Miriam Hopkins and Merle Oberon play the teachers, and such double-barreled beauty would be enough to stop any straight guy in his tracks, trying to figure out which way to go. The doc (Joel McCrea) elects to pursue the latter, which does throw Hopkins into a repressed tizzy (and this at a time when Hopkins was the hottest screen actress around, as in The Smiling Lieutenant, Dr. Jekyll and Mr. Hyde, Trouble in Paradise, Design for Living and The Story of Temple Drake, to name the five essentials). This is because the character really does have a major yen for McCrea though never acts upon it — which causes all the more pain when the bratty student spreads her lies, of which her sexual innuendo is merely the most serious.
This little snot is played by an Oscar-nominated Bonita Granville — an actress who, of all things, grew up to produce the TV version of “Lassie” when it owned a major chunk of early Sunday night TV when it came to the ’50s boomer demographic. Hers is rightfully regarded as one of the most memorable child-actor performances of all time, though the characterization has all the charm of, say, a young Carly Fiorina. And I do think that Marcia May Jones (as Granville’s pitiably badgered schoolmate victim) delivers pretty close to an equal punch in a great performance that never gets its merited credit.
Granville, in the care of a rich grandmother with blinders, is a real case: telling lies, transparently faking a heart attack, blackmailing Jones. The only adult on o her is Margaret Hamilton in a hilarious bit as a maid who likes to bat this psycho around for fun — a good example of an occasional light Wyler tone that helps temper the rest. McCrea fits into this directorial approach as well as a guy who never seems to get too rattled when his entire world starts to collapse. He’s a lot better in the role than the ’61 version’s James Garner, who always conveys an impression that he doesn’t know what the hell he’s doing in the picture instead of a Doris Day comedy. His co-leads, for the record, were Audrey Hepburn and Shirley MacLaine, who also weren’t as emotionally compelling as Oberon and Hopkins (though you’d have to have to say the later actresses had tougher roles).
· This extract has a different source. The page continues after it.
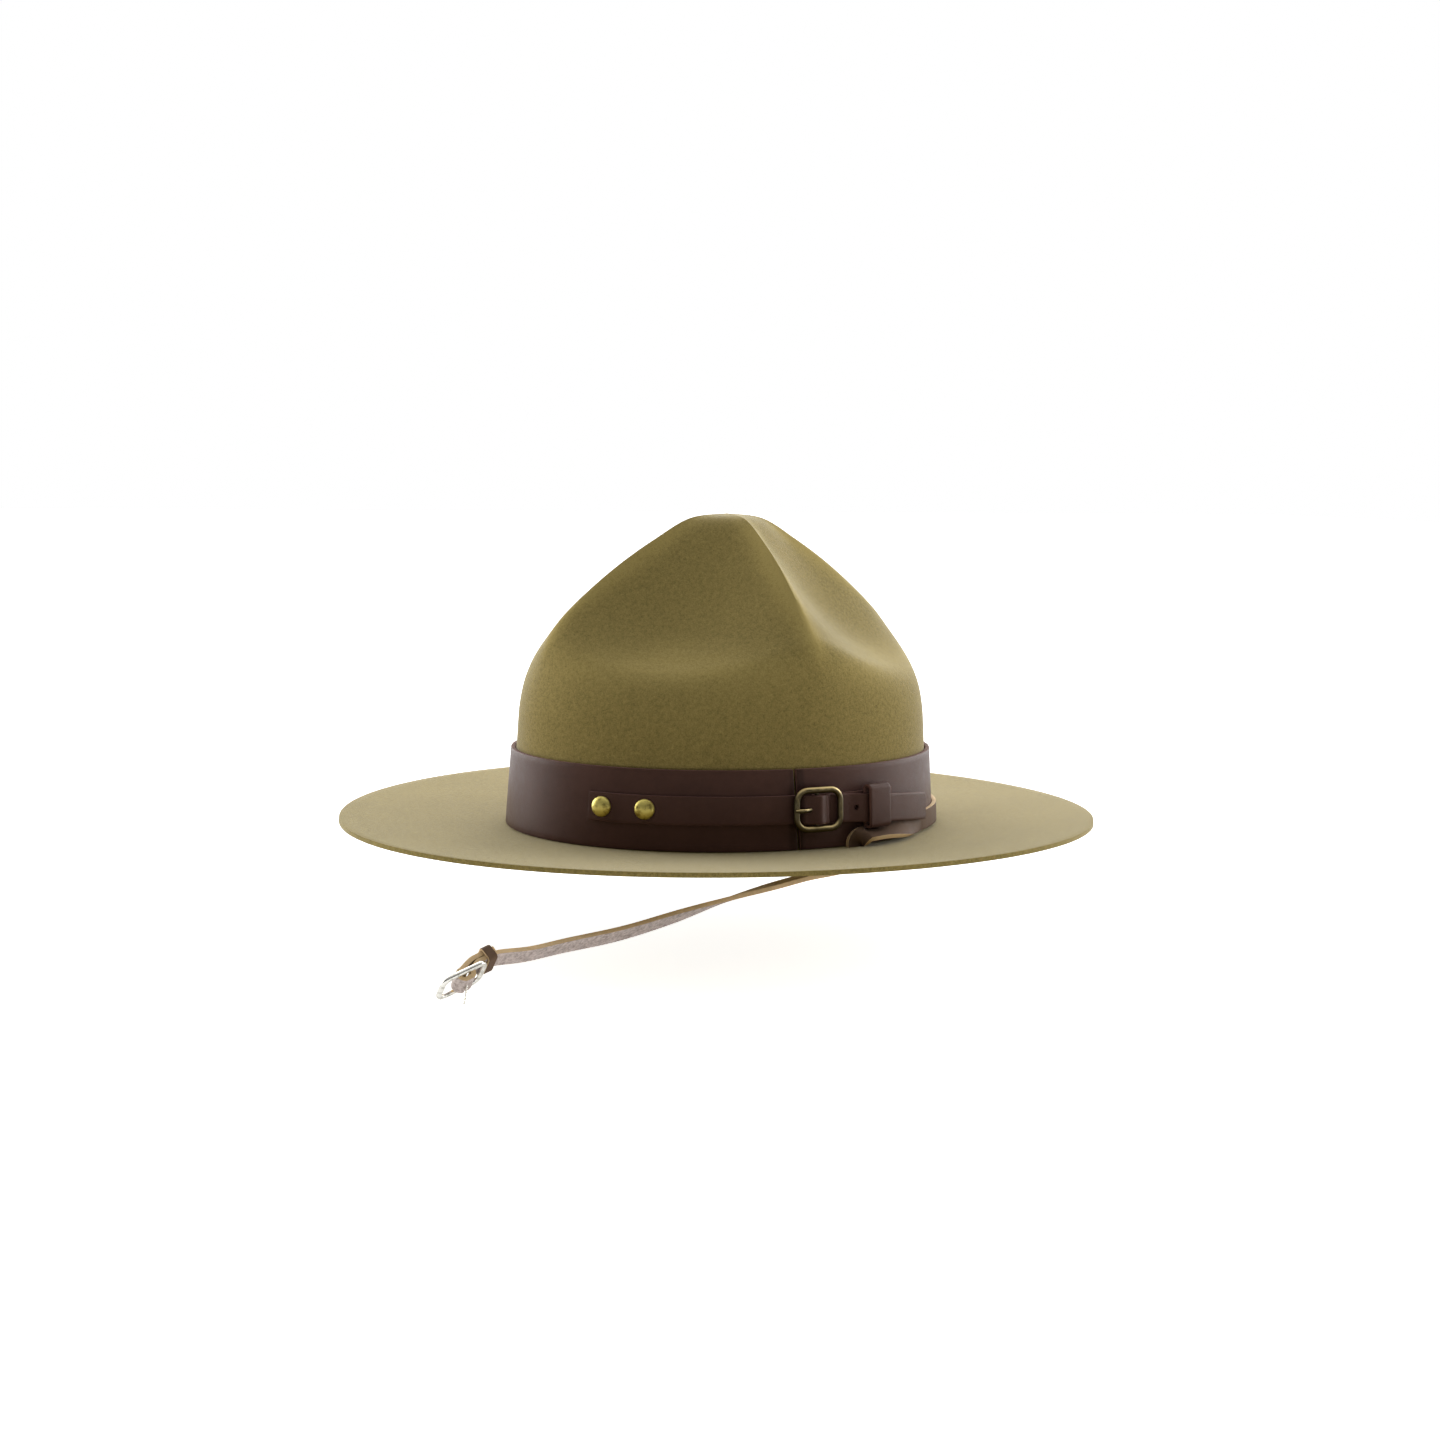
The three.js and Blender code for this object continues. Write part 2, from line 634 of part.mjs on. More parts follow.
// Chin strap stations from the slit to the back of the band, on the left side.
function chinTurn() {
  const rest = gap + chinThickness / 2;
  const steps = 5;
  const stations = [];
  for (let i = 0; i <= steps; i += 1) {
    const angle = (Math.PI / 2) * (i / steps);
    const lean = radians(chinTurnLean) * Math.sin(angle) ** 2;
    stations.push({
      along: slitAlong + chinTurnRadius * (1 - Math.cos(angle)),
      up: chinTurnRadius * Math.sin(angle) + slitRise * Math.cos(angle),
      out: rest + (chinWidth / 2) * Math.sin(lean),
      heading: angle,
      lean,
    });
  }
  settling.forEach((row) => stations.push({
    along: slitAlong + chinTurnRadius + row.further * chinWidth,
    up: row.up * chinWidth,
    out: rest + (chinWidth / 2) * Math.sin(radians(row.lean)),
    heading: Math.PI / 2,
    lean: radians(row.lean),
  }));
  return stations;
}

function chinStation({ along, up, out, heading, lean }) {
  const place = bandFrame(along, up);
  const width = place.ahead.clone().multiplyScalar(-Math.cos(heading));
  width.addScaledVector(place.rise, Math.sin(heading));
  const side = width.multiplyScalar(Math.cos(lean)).addScaledVector(place.out, -Math.sin(lean));
  return { origin: onBand(along, up, out), side };
}

const slitExit = chinStation({
  along: slitAlong,
  up: -1.5 * feltThickness,
  out: gap + chinThickness / 2,
  heading: 0,
  lean: 0,
});

function mirrored({ origin, side }) {
  return { origin: V(-origin.x, origin.y, origin.z), side: V(-side.x, side.y, side.z) };
}

const slitExitRight = mirrored(slitExit);

// The free buckle end from the left slit forwards and down: places of the strap's middle line from
// the slit as shares of chinReach, with the direction across the strap.
const freeRun = [
  { x: 0.0075, y: -0.0094, z: -0.0200, sx: 0.25, sy: -0.97, sz: 0.00 },
  { x: 0.0100, y: -0.0314, z: -0.0310, sx: 0.75, sy: -0.65, sz: 0.05 },
  { x: 0.0120, y: -0.0674, z: -0.0350, sx: 0.97, sy: -0.22, sz: 0.06 },
  { x: 0.0135, y: -0.1399, z: -0.0415, sx: 0.99, sy: 0.00, sz: 0.10 },
  { x: 0.0190, y: -0.2264, z: -0.0535, sx: 0.99, sy: 0.00, sz: 0.12 },
  { x: 0.0305, y: -0.3459, z: -0.0710, sx: 0.93, sy: 0.00, sz: 0.36 },
  { x: 0.0470, y: -0.4719, z: -0.0915, sx: 0.75, sy: 0.00, sz: 0.66 },
  { x: 0.0700, y: -0.6089, z: -0.1090, sx: 0.70, sy: 0.00, sz: 0.71 },
  { x: 0.0990, y: -0.7489, z: -0.1150, sx: 0.71, sy: 0.00, sz: 0.70 },
  { x: 0.1190, y: -0.8399, z: -0.1195, sx: 0.71, sy: 0.00, sz: 0.70 },
];
const buckleMiddle = { x: 0.1535, y: -0.9950, z: -0.1485 };
const buckleAhead = { x: 0.202, y: -0.948, z: -0.246 };
const buckleSide = { x: 0.705, y: -0.120, z: 0.700 };

// The hidden holed end, from the right slit back under the brim in a plain curve, in the same way.
const hiddenRun = [
  { x: -0.0075, y: 0.0026, z: -0.0250, sx: 0.00, sy: -0.97, sz: -0.25 },
  { x: -0.0100, y: 0.0326, z: -0.0600, sx: -0.15, sy: -0.75, sz: -0.65 },
  { x: -0.0150, y: 0.0976, z: -0.0950, sx: -0.30, sy: -0.35, sz: -0.90 },
  { x: -0.0250, y: 0.2576, z: -0.1250, sx: -0.30, sy: -0.10, sz: -0.95 },
  { x: -0.0340, y: 0.4576, z: -0.1425, sx: -0.30, sy: -0.06, sz: -0.95 },
  { x: -0.0340, y: 0.6676, z: -0.1550, sx: -0.30, sy: -0.03, sz: -0.95 },
  { x: -0.0290, y: 0.8876, z: -0.1625, sx: -0.30, sy: 0.00, sz: -0.95 },
];

// A place given as shares of chinReach from a slit.
function fromSlit(slit, { x, y, z }) {
  return slit.origin.clone().add(V(x, y, z).multiplyScalar(chinReach));
}

// Smooth strap stations through the places of a table.
function smoothRun(slit, table, steps) {
  const places = new THREE.CatmullRomCurve3(table.map((row) => fromSlit(slit, row)));
  const sides = new THREE.CatmullRomCurve3(table.map((row) => V(row.sx, row.sy, row.sz)));
  return Array.from({ length: steps + 1 }, (_, i) => ({
    origin: places.getPoint(i / steps),
    side: sides.getPoint(i / steps).normalize(),
  }));
}

// Directions at the chin buckle: ahead points out to its tip, side across it, and face is its front.
// The strap's end passes behind the rear bar, folds round the centre bar and comes back on itself.
const foldRadius = chinCentreBar / 2 + gap + chinThickness / 2;
const behindBar = -(chinBarDepth / 2 + gap + chinThickness / 2);
const underStrap = behindBar - chinThickness - gap;
const keeperStart = -(chinBuckleLength / 2 + behindBuckle + chinKeeperLength);
const foldEnd = keeperStart - foldTail;

const chinPlace = (() => {
  const origin = fromSlit(slitExit, buckleMiddle);
  const ahead = V(buckleAhead.x, buckleAhead.y, buckleAhead.z).normalize();
  const side = V(buckleSide.x, buckleSide.y, buckleSide.z);
  side.addScaledVector(ahead, -side.dot(ahead)).normalize();
  return { origin, ahead, side, face: side.clone().cross(ahead) };
})();

function atBuckle(ahead, face) {
  return chinPlace.origin.clone().addScaledVector(chinPlace.ahead, ahead).addScaledVector(chinPlace.face, face);
}

function foldStations() {
  const rearBar = -(chinBuckleLength - chinBarWidth) / 2;
  const line = [
    { ahead: foldEnd, face: behindBar },
    { ahead: rearBar - 0.5 * chinBarWidth, face: behindBar },
    { ahead: rearBar + 0.67 * chinBarWidth, face: behindBar },
    { ahead: rearBar + 2.08 * chinBarWidth, face: behindBar * 0.2 },
    { ahead: -1.6 * chinCentreBar, face: foldRadius * 0.82 },
  ];
  const steps = 7;
  for (let i = 0; i <= steps; i += 1) {
    const angle = mix(Math.PI / 2 + 0.15, -Math.PI / 2 - 0.1, i / steps);
    line.push({ ahead: foldRadius * Math.cos(angle), face: foldRadius * Math.sin(angle) });
  }
  line.push({ ahead: rearBar + 2.08 * chinBarWidth, face: mix(-foldRadius, underStrap, 0.7) });
  line.push({ ahead: rearBar + 0.67 * chinBarWidth, face: underStrap });
  line.push({ ahead: foldEnd, face: underStrap });
  return line.map((row) => ({ origin: atBuckle(row.ahead, row.face), side: chinPlace.side.clone() }));
}

// Gives each station of a strap its ahead and face directions, square to one another.
function squared(stations) {
  return stations.map(({ origin, side }, i) => {
    const before = stations[Math.max(i - 1, 0)].origin;
    const after = stations[Math.min(i + 1, stations.length - 1)].origin;
    const ahead = after.clone().sub(before).normalize();
    const across = side.clone().addScaledVector(ahead, -side.dot(ahead)).normalize();
    return { origin, side: across, face: ahead.clone().cross(across) };
  });
}

// The place at a length from the strap's holed tip.
function fromTip(stations, length) {
  let left = length;
  let i = stations.length - 1;
  while (left > stations[i].origin.distanceTo(stations[i - 1].origin)) {
    left -= stations[i].origin.distanceTo(stations[i - 1].origin);
    i -= 1;
  }
  const share = left / stations[i].origin.distanceTo(stations[i - 1].origin);
  return {
    origin: stations[i].origin.clone().lerp(stations[i - 1].origin, share),
    face: stations[i].face.clone().lerp(stations[i - 1].face, share).normalize(),
  };
}

function chinStrap() {
  const left = chinTurn();
  const wrapFrom = left[left.length - 1].along;
  const wrapTo = bandLength / 2 - wrapFrom;
  const back = [];
  for (let i = 1; i < backSteps; i += 1) {
    back.push({
      along: mix(wrapFrom, wrapTo, i / backSteps),
      up: chinHeight,
      out: gap + chinThickness / 2,
      heading: Math.PI / 2,
      lean: 0,
    });
  }
  const leftStations = left.map(chinStation);
  const stations = squared([
    ...foldStations().reverse(),
    ...smoothRun(slitExit, freeRun, freeSteps).reverse(),
    slitExit,
    ...leftStations,
    ...back.map(chinStation),
    ...leftStations.map(mirrored).reverse(),
    slitExitRight,
    ...smoothRun(slitExitRight, hiddenRun, hiddenSteps),
  ]);
  const tip = stations[stations.length - 1];
  const tipLength = chinWidth / 2;
  const beyond = tip.origin.clone().sub(stations[stations.length - 2].origin).normalize();
  stations.push({ ...tip, origin: tip.origin.clone().addScaledVector(beyond, tipLength * 0.6), squeeze: 0.8 });
  stations.push({ ...tip, origin: tip.origin.clone().addScaledVector(beyond, tipLength), squeeze: 0.4 });
  const strip = sweep(stations, bar(chinWidth, chinThickness), false);
  const holes = Array.from({ length: chinHoleCount }, (_, i) => {
    const place = fromTip(stations, chinHoleFirst + i * chinHoleSpacing);
    const from = place.origin.clone().addScaledVector(place.face, -chinThickness);
    const to = place.origin.clone().addScaledVector(place.face, chinThickness);
    return pin(from, to, punchDiameter, 8);
  });
  const slotWidth = chinProngWidth + 2 * gap;
  const slot = new THREE.BoxGeometry(foldRadius * 4, slotWidth, foldRadius * 4);
  return cut(strip, [...holes, placedAtBuckle(slot)]);
}

function chinBuckleFrame() {
  const ring = buckleRing(chinBuckleLength, chinBuckleWidth, chinBarWidth, chinBarDepth, chinCorner, 4);
  const reach = chinBuckleWidth / 2 - chinBarWidth / 2;
  const centre = pin(V(0, -reach, 0), V(0, reach, 0), chinCentreBar, 10);
  return placedAtBuckle(join([ring, centre]));
}

// The prong, curled round the centre bar and hanging open from it.
function chinBuckleProng() {
  const curl = chinCentreBar / 2 + gap + chinProngDepth / 2;
  const tip = 0.97 * (chinBuckleLength / 2);
  const line = [];
  const steps = 8;
  for (let i = 0; i <= steps; i += 1) {
    const angle = mix(radians(-25), radians(-270), i / steps);
    line.push([curl * Math.cos(angle), curl * Math.sin(angle)]);
  }
  line.push([tip * 0.5, 1.05 * curl], [tip * 0.85, 1.08 * curl], [tip, curl]);
  const hang = radians(chinProngHang);
  const turned = line.map(([x, z]) => V(
    x * Math.cos(hang) - z * Math.sin(hang),
    0,
    x * Math.sin(hang) + z * Math.cos(hang),
  ));
  const stations = turned.map((origin, i) => {
    const ahead = turned[Math.min(i + 1, turned.length - 1)].clone().sub(turned[Math.max(i - 1, 0)]).normalize();
    const squeeze = i === turned.length - 1 ? 0.7 : 1;
    return { origin, side: V(0, 1, 0), face: ahead.clone().cross(V(0, 1, 0)), squeeze };
  });
  return placedAtBuckle(sweep(stations, bar(chinProngWidth, chinProngDepth, 8), false));
}

// A leather loop round both layers of the strap behind the buckle.
function chinKeeper() {
  const stack = behindBar - underStrap + chinThickness;
  const middle = (behindBar + underStrap) / 2;
  const insideWidth = chinWidth + 2 * chinKeeperRoom;
  const insideDepth = stack + 2 * gap;
  const outside = 2 * chinKeeperThickness;
  const outline = roundedBox(0, middle, insideWidth + outside, insideDepth + outside, chinKeeperRound);
  outline.holes.push(roundedBox(0, middle, insideWidth, insideDepth, chinKeeperRound - chinKeeperThickness));
  const geometry = new THREE.ExtrudeGeometry(outline, {
    depth: chinKeeperLength, bevelEnabled: false, steps: 1, curveSegments: 3,
  });
  const turn = new THREE.Matrix4().makeBasis(V(0, 1, 0), V(0, 0, 1), V(1, 0, 0));
  geometry.applyMatrix4(turn).translate(keeperStart, 0, 0);
  return placedAtBuckle(merged(geometry));
}

// Places a geometry modelled with X ahead, Y across and Z out of the buckle's front.
function placedAtBuckle(geometry) {
  const { origin, ahead, side, face } = chinPlace;
  const basis = new THREE.Matrix4().makeBasis(ahead, side.clone().negate(), face).setPosition(origin);
  return merged(geometry.applyMatrix4(basis));
}

function material(hex, roughness, metalness) {
  return new THREE.MeshStandardMaterial({ color: new THREE.Color(hex), roughness, metalness });
}

const felt = () => material(0x8a7a4e, 0.95, 0);
const bandLeather = () => material(0x42302b, 0.5, 0);
const chinLeather = () => material(0x5f5048, 0.55, 0);
const brass = () => material(0xa89a50, 0.35, 1);
const darkBrass = () => material(0x7a6a44, 0.45, 1);
const nickel = () => material(0xd8d6cc, 0.25, 1);

const hat = new THREE.Group();

function add(name, geometry, finish) {
  const mesh = new THREE.Mesh(geometry, finish);
  mesh.name = name;
  hat.add(mesh);
}

add('felt_body', feltBody(), felt());
add('hat_band', hatBand(), bandLeather());
add('band_strap', bandStrap(), bandLeather());
Object.entries(rivetAlong).forEach(([name, along]) => add(name, rivet(along), brass()));
add('band_buckle_tab', bandBuckleTab(), bandLeather());
add('band_buckle_frame', bandBuckleFrame(), darkBrass());
add('band_buckle_prong', bandBuckleProng(), darkBrass());
add('band_keeper', bandKeeper(), bandLeather());
add('chin_strap', chinStrap(), chinLeather());
add('chin_keeper', chinKeeper(), chinLeather());
add('chin_buckle_frame', chinBuckleFrame(), nickel());
add('chin_buckle_prong', chinBuckleProng(), nickel());

export default hat;
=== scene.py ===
import math

import bpy
import numpy as np
from mathutils import Matrix, Vector


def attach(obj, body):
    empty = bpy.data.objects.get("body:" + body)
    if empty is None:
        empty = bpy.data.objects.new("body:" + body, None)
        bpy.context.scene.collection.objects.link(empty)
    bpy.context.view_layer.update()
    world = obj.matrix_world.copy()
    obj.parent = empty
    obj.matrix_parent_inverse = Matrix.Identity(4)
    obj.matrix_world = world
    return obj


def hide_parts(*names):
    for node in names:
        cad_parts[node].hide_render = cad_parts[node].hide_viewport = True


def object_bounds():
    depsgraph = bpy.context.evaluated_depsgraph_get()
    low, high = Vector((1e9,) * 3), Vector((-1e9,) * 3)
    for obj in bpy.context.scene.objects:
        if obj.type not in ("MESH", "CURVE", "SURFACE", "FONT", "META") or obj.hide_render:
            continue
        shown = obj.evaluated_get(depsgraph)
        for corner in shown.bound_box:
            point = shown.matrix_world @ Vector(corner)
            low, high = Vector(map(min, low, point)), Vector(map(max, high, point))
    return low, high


bl_info = {
    "name": "Felt Campaign Hat",
    "version": (1, 0, 0),
    "blender": (4, 5, 0),
    "location": "View3D > Sidebar > Hat",
    "description": "Dresses a felt campaign hat with its leather band, buckles and chin strap",
    "category": "Add Mesh",
}

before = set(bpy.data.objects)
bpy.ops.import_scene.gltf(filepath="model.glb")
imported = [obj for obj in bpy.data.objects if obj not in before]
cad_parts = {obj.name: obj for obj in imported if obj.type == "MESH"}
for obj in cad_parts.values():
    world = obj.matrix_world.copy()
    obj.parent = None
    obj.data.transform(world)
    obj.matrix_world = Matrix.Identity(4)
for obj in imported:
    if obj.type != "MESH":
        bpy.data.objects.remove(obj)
LOW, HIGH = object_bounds()
MM = 0.001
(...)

Hopkins, by the way, took on the flakey-aunt role the remake (in These Three, it’s Catherine Doucet), while ’30s Oscar winner Fay Bainter got a late-career nomination as the grandmother.
This Warner Archives release opens with a college graduation scene that offers no photographic contrast, and there are so many speckles and pockmarks on the image throughout that I suspect (but can’t recall for sure) that the old Pioneer laserdisc from a million years ago wasn’t much inferior. Not all of what we see is as visually wanting, but the image quality sometimes even changes in the same scene, and we never get a sense that this is a movie Gregg Toland shot. But the story and performances still really work and make for a tight 93 minutes — though Wyler would have had an even better film (though possibly a commercial underperformer) had he lopped off the final scene to more fully emphasize Hopkins’ plight.